@PeterLuo,
The "config.zip" error can be ignored. It is expected due to a cosmetic bug that is fixed in Cloudera Manager 5.13 and on.
First thing we need to know is how you know the region server did not start. What are you seeing when you try to start HBase?
Also, is it just one Region Server or are other HBase roles also not starting?
The best place to start troubleshooting a Cloudera Manager initiated start of a role is to review:
- the agent server logs on the host where the region server failed to start
- the stderr.log and stdout.log files for the process will give clues about any issues the supervisor is having starting the process.
Here is the general process of how a service starts:
- You click start in CM
- CM tells the agent to heartbeat
- the agent sends a heartbeat to CM
- CM replies with a heartbeat response
- Agent compares what it has running with what CM says should be running (and decides what to do to match what CM says)
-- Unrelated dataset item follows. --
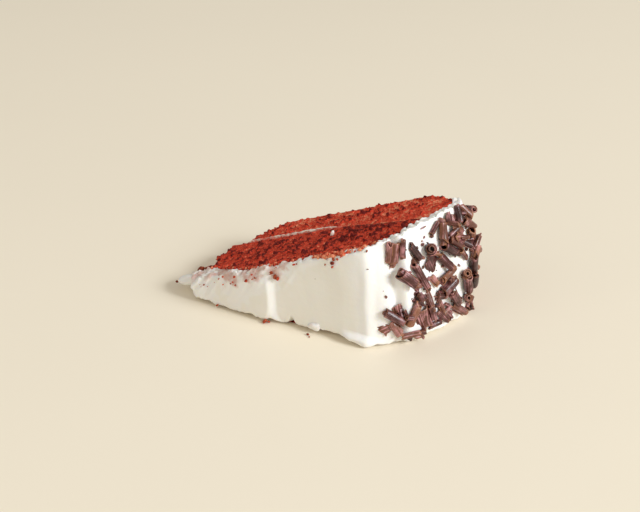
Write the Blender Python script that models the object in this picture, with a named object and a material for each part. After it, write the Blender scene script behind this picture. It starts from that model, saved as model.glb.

- Agent retrieves the files necessary to start the process from CM and lays down the files
- Agent signals the supervisor process
- Supervisor checks to see if processes need to stop/start
- If starting, the supervisor will execute CM shell scripts to start the process
- Once the shell is complete, the process runs as a child process of the supervisor.
Hopefully that helps clarify the process so you can start troubleshooting.
The process's stdout.log file (in the process directory's logs directory) is a good place to start.
You can view them in Cloudera Manager by going to the role's status page and clicking the "Log Files" drop-down.